>> BEGIN Supplied data
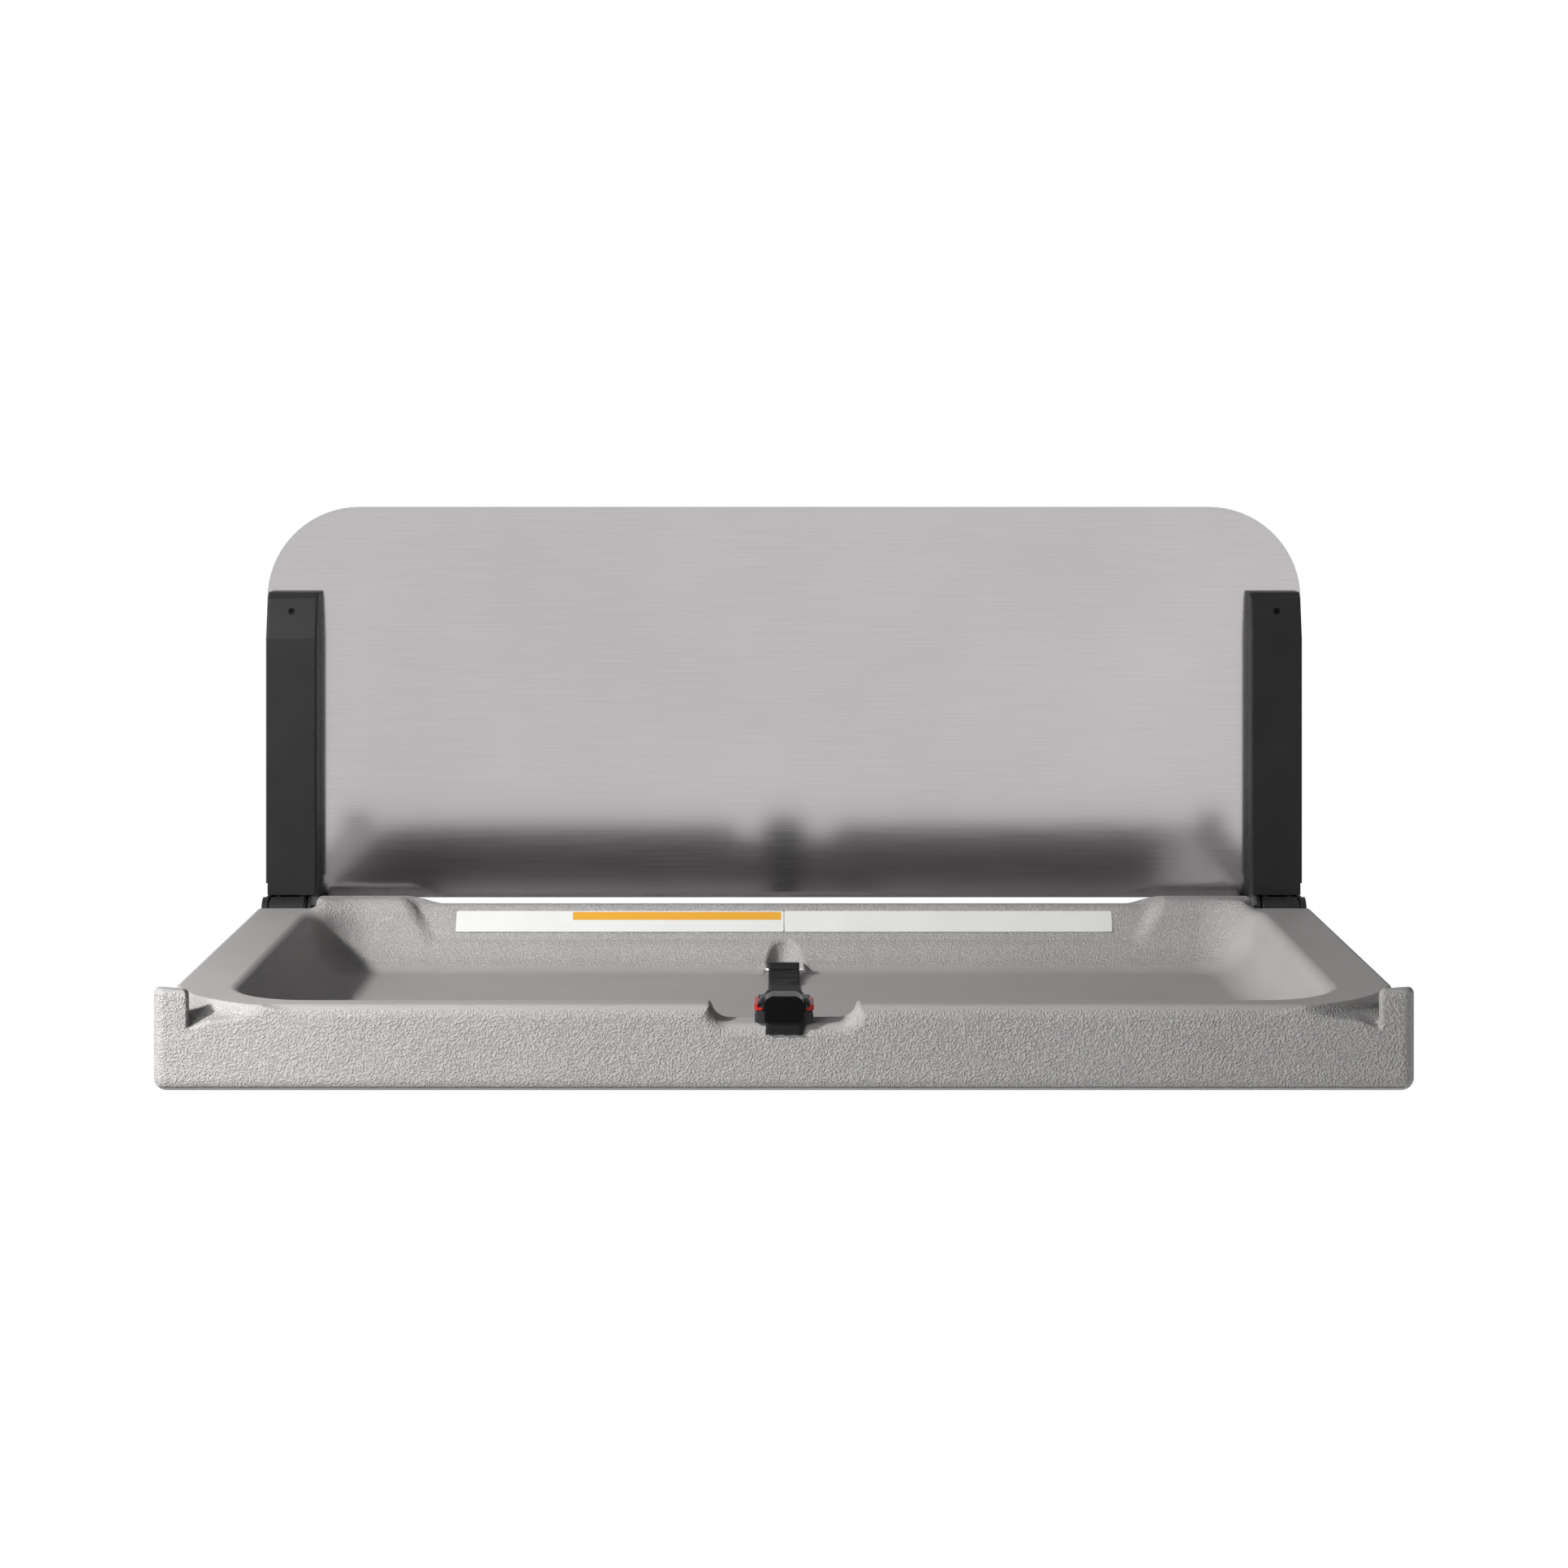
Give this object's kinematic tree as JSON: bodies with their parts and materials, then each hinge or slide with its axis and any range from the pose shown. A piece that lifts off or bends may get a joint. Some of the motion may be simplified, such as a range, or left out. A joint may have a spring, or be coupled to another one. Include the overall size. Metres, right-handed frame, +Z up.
{
  "type": "baby changing station",
  "caption": "Fold-down wall baby changing station: steel back panel, two black uprights, moulded grey bed with a basin, belt and buckle.",
  "frame": {"origin": "centre of the four wall bolt holes, on the wall plane at the back face of the panel", "axes": "+X to the right along the wall, seen from the room; +Y into the wall; +Z up. Stored with the bed folded down"},
  "size_m": [0.889, 0.5152, 0.3972],
  "materials": {
    "panel_steel": "satin",
    "black_coat": "fine-textured powder coat",
    "zinc": "zinc plated",
    "black_screw": "black oxide",
    "spring_black": "smooth black",
    "rod_chrome": "polished",
    "bush_plastic": "moulded",
    "tray_grey": "pebbled on the outer faces and the back wall, smooth elsewhere",
    "label_white": "satin",
    "label_amber": "satin white with a plain amber strip",
    "anchor_chrome": "polished",
    "webbing": "woven",
    "buckle_grey": "moulded",
    "buckle_gloss": "glossy",
    "button_red": "moulded"
  },
  "bodies": {
    "wall_frame": {"back_panel": "panel_steel", "upright_bracket_right": "black_coat", "upright_bracket_left": "black_coat", "arm_cover_right": "black_coat", "arm_cover_left": "black_coat", "bracket_rivets": "zinc", "cover_screws": "black_screw", "hinge_pin_right": "black_coat", "hinge_pin_left": "black_coat", "pin_clips": "black_screw", "gas_cylinder_right": "spring_black", "gas_cylinder_left": "spring_black", "cylinder_pins": "zinc"},
    "bed": {"tray_floor": "tray_grey", "tray_back": "tray_grey", "tray_front_middle": "tray_grey", "tray_front_right": "tray_grey", "tray_front_left": "tray_grey", "tray_corner_right": "tray_grey", "tray_corner_left": "tray_grey", "tray_side_right": "tray_grey", "tray_side_left": "tray_grey", "underside_plate": "tray_grey", "underside_screws": "zinc", "bed_arm_right": "zinc", "bed_arm_left": "zinc", "arm_screws": "zinc", "bed_hinge_right": "black_coat", "bed_hinge_left": "black_coat", "hinge_bushings": "bush_plastic", "crank_pins": "zinc", "label_left": "label_amber", "label_right": "label_white", "belt_anchor_bar": "anchor_chrome", "belt_tail": "webbing", "buckle_housing": "buckle_grey", "buckle_cap": "buckle_gloss", "buckle_screw": "zinc"},
    "rod_right": {"gas_rod_right": "rod_chrome", "gas_piston_right": "bush_plastic", "rod_yoke_right": "zinc"},
    "rod_left": {"gas_rod_left": "rod_chrome", "gas_piston_left": "bush_plastic", "rod_yoke_left": "zinc"},
    "insert": {"buckle_insert": "buckle_grey", "belt_webbing": "webbing"},
    "button_right": {"release_button_right": "button_red"},
    "button_left": {"release_button_left": "button_red"}
  },
  "joints": [
    {"name": "bed_fold", "type": "hinge", "parent": "wall_frame", "child": "bed", "pos_m": [0, -0.043, -0.145], "axis": [-1, 0, 0], "range_deg": [0, 90]},
    {"name": "spring_rod_right", "type": "slide", "parent": "wall_frame", "child": "rod_right", "axis": [0, 0, -1], "range_m": [0, 0.0397]},
    {"name": "spring_rod_left", "type": "slide", "parent": "wall_frame", "child": "rod_left", "axis": [0, 0, -1], "range_m": [0, 0.0397]},
    {"name": "buckle_release", "type": "slide", "parent": "bed", "child": "insert", "axis": [0, 1, 0], "range_m": [0, 0.04], "deforming": ["belt_webbing"]},
    {"name": "button_press_right", "type": "slide", "parent": "bed", "child": "button_right", "axis": [-1, 0, 0], "range_m": [0, 0.002], "stiffness_N_per_m": 600, "springref_m": -0.001},
    {"name": "button_press_left", "type": "slide", "parent": "bed", "child": "button_left", "axis": [1, 0, 0], "range_m": [0, 0.002], "stiffness_N_per_m": 600, "springref_m": -0.001}
  ],
  "couplings": [
    {"joint": "spring_rod_right", "follows": "bed_fold", "m_per_rad": 0.025209},
    {"joint": "spring_rod_left", "follows": "bed_fold", "m_per_rad": 0.025209}
  ]
}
>> END Supplied data
**Goal**
All of the material must be reproduced exactly.

**Full response**
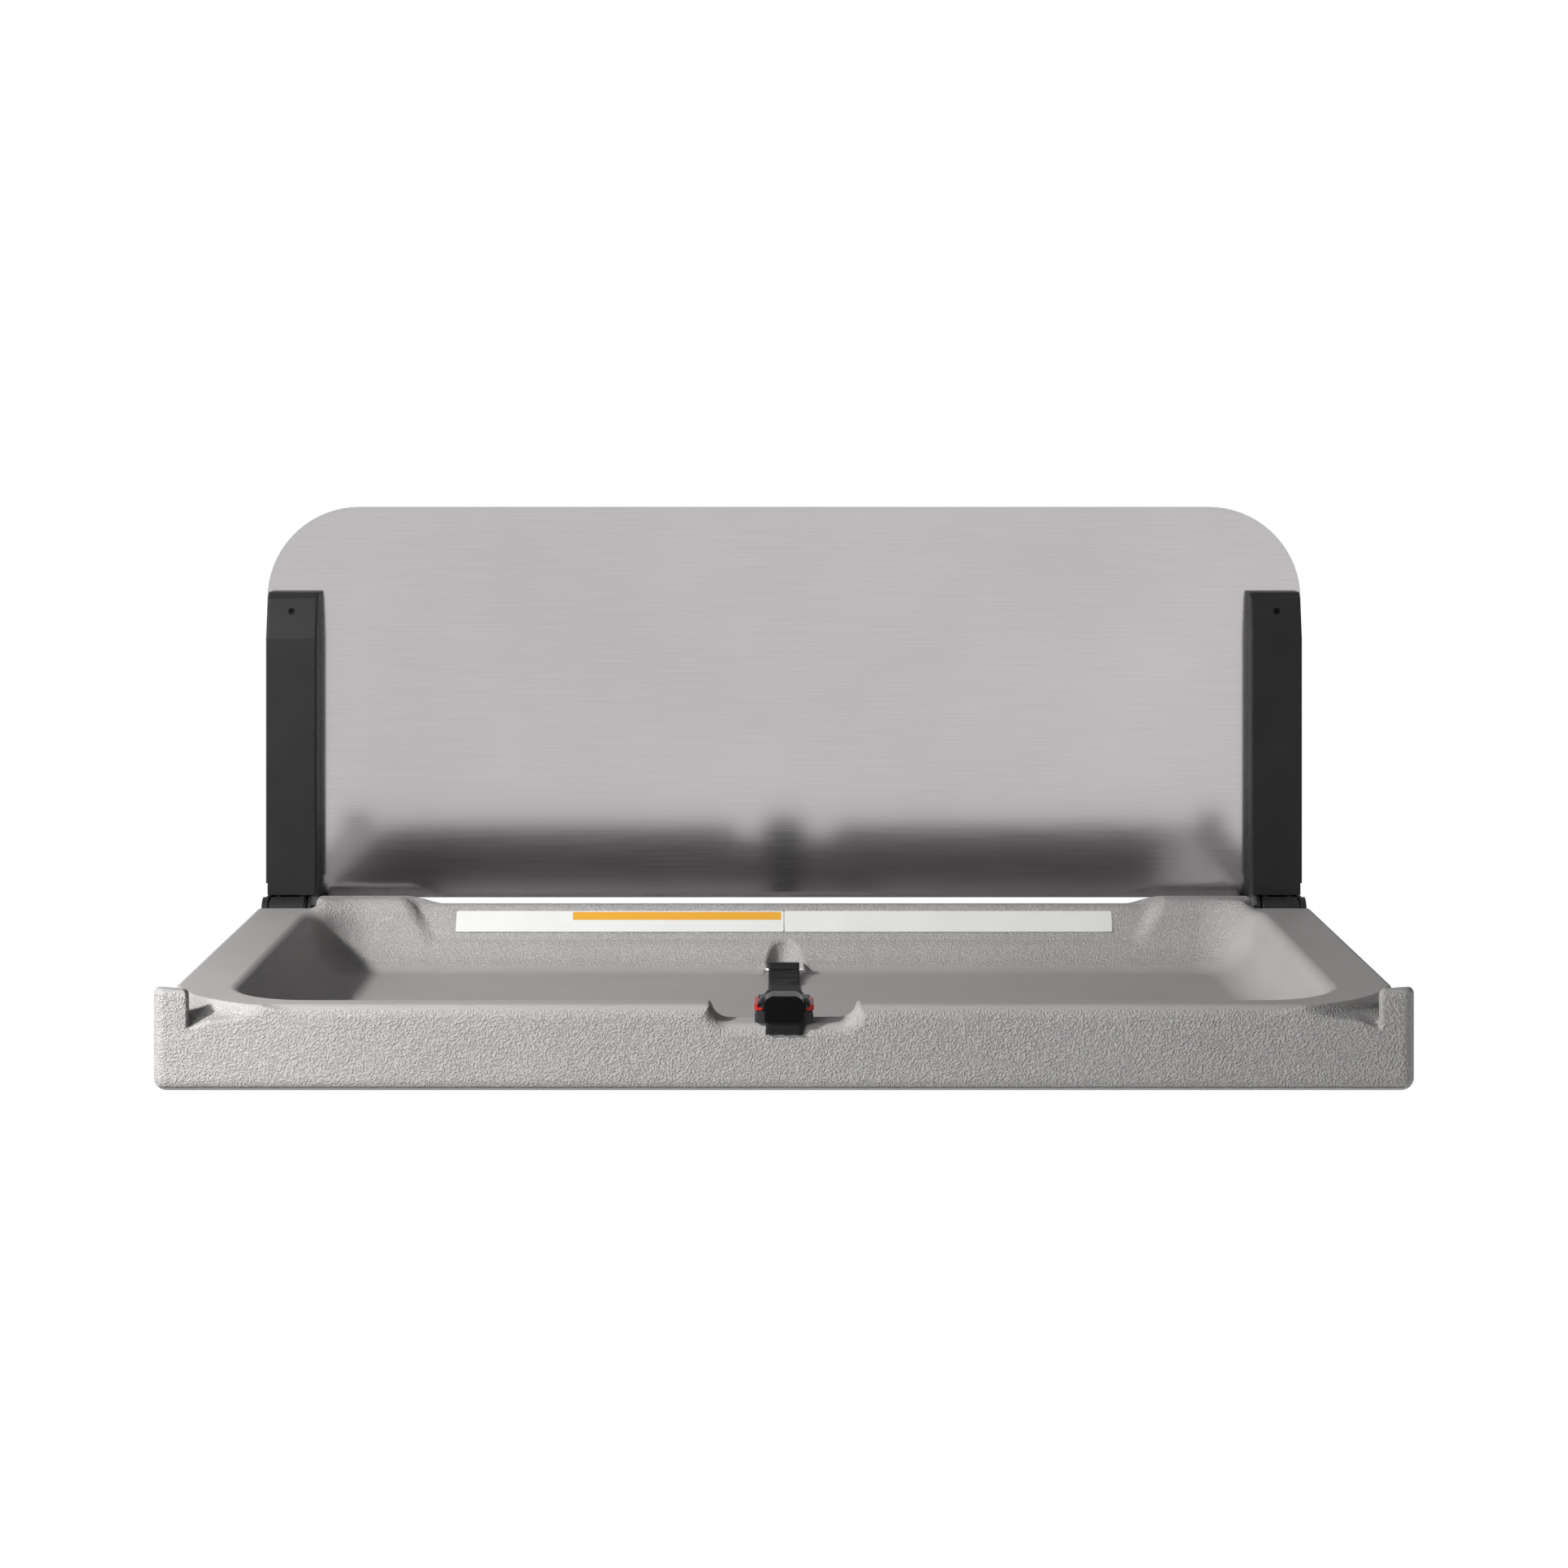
Give this object's kinematic tree as JSON: bodies with their parts and materials, then each hinge or slide with its axis and any range from the pose shown. A piece that lifts off or bends may get a joint. Some of the motion may be simplified, such as a range, or left out. A joint may have a spring, or be coupled to another one. Include the overall size. Metres, right-handed frame, +Z up.
{
  "type": "baby changing station",
  "caption": "Fold-down wall baby changing station: steel back panel, two black uprights, moulded grey bed with a basin, belt and buckle.",
  "frame": {"origin": "centre of the four wall bolt holes, on the wall plane at the back face of the panel", "axes": "+X to the right along the wall, seen from the room; +Y into the wall; +Z up. Stored with the bed folded down"},
  "size_m": [0.889, 0.5152, 0.3972],
  "materials": {
    "panel_steel": "satin",
    "black_coat": "fine-textured powder coat",
    "zinc": "zinc plated",
    "black_screw": "black oxide",
    "spring_black": "smooth black",
    "rod_chrome": "polished",
    "bush_plastic": "moulded",
    "tray_grey": "pebbled on the outer faces and the back wall, smooth elsewhere",
    "label_white": "satin",
    "label_amber": "satin white with a plain amber strip",
    "anchor_chrome": "polished",
    "webbing": "woven",
    "buckle_grey": "moulded",
    "buckle_gloss": "glossy",
    "button_red": "moulded"
  },
  "bodies": {
    "wall_frame": {"back_panel": "panel_steel", "upright_bracket_right": "black_coat", "upright_bracket_left": "black_coat", "arm_cover_right": "black_coat", "arm_cover_left": "black_coat", "bracket_rivets": "zinc", "cover_screws": "black_screw", "hinge_pin_right": "black_coat", "hinge_pin_left": "black_coat", "pin_clips": "black_screw", "gas_cylinder_right": "spring_black", "gas_cylinder_left": "spring_black", "cylinder_pins": "zinc"},
    "bed": {"tray_floor": "tray_grey", "tray_back": "tray_grey", "tray_front_middle": "tray_grey", "tray_front_right": "tray_grey", "tray_front_left": "tray_grey", "tray_corner_right": "tray_grey", "tray_corner_left": "tray_grey", "tray_side_right": "tray_grey", "tray_side_left": "tray_grey", "underside_plate": "tray_grey", "underside_screws": "zinc", "bed_arm_right": "zinc", "bed_arm_left": "zinc", "arm_screws": "zinc", "bed_hinge_right": "black_coat", "bed_hinge_left": "black_coat", "hinge_bushings": "bush_plastic", "crank_pins": "zinc", "label_left": "label_amber", "label_right": "label_white", "belt_anchor_bar": "anchor_chrome", "belt_tail": "webbing", "buckle_housing": "buckle_grey", "buckle_cap": "buckle_gloss", "buckle_screw": "zinc"},
    "rod_right": {"gas_rod_right": "rod_chrome", "gas_piston_right": "bush_plastic", "rod_yoke_right": "zinc"},
    "rod_left": {"gas_rod_left": "rod_chrome", "gas_piston_left": "bush_plastic", "rod_yoke_left": "zinc"},
    "insert": {"buckle_insert": "buckle_grey", "belt_webbing": "webbing"},
    "button_right": {"release_button_right": "button_red"},
    "button_left": {"release_button_left": "button_red"}
  },
  "joints": [
    {"name": "bed_fold", "type": "hinge", "parent": "wall_frame", "child": "bed", "pos_m": [0, -0.043, -0.145], "axis": [-1, 0, 0], "range_deg": [0, 90]},
    {"name": "spring_rod_right", "type": "slide", "parent": "wall_frame", "child": "rod_right", "axis": [0, 0, -1], "range_m": [0, 0.0397]},
    {"name": "spring_rod_left", "type": "slide", "parent": "wall_frame", "child": "rod_left", "axis": [0, 0, -1], "range_m": [0, 0.0397]},
    {"name": "buckle_release", "type": "slide", "parent": "bed", "child": "insert", "axis": [0, 1, 0], "range_m": [0, 0.04], "deforming": ["belt_webbing"]},
    {"name": "button_press_right", "type": "slide", "parent": "bed", "child": "button_right", "axis": [-1, 0, 0], "range_m": [0, 0.002], "stiffness_N_per_m": 600, "springref_m": -0.001},
    {"name": "button_press_left", "type": "slide", "parent": "bed", "child": "button_left", "axis": [1, 0, 0], "range_m": [0, 0.002], "stiffness_N_per_m": 600, "springref_m": -0.001}
  ],
  "couplings": [
    {"joint": "spring_rod_right", "follows": "bed_fold", "m_per_rad": 0.025209},
    {"joint": "spring_rod_left", "follows": "bed_fold", "m_per_rad": 0.025209}
  ]
}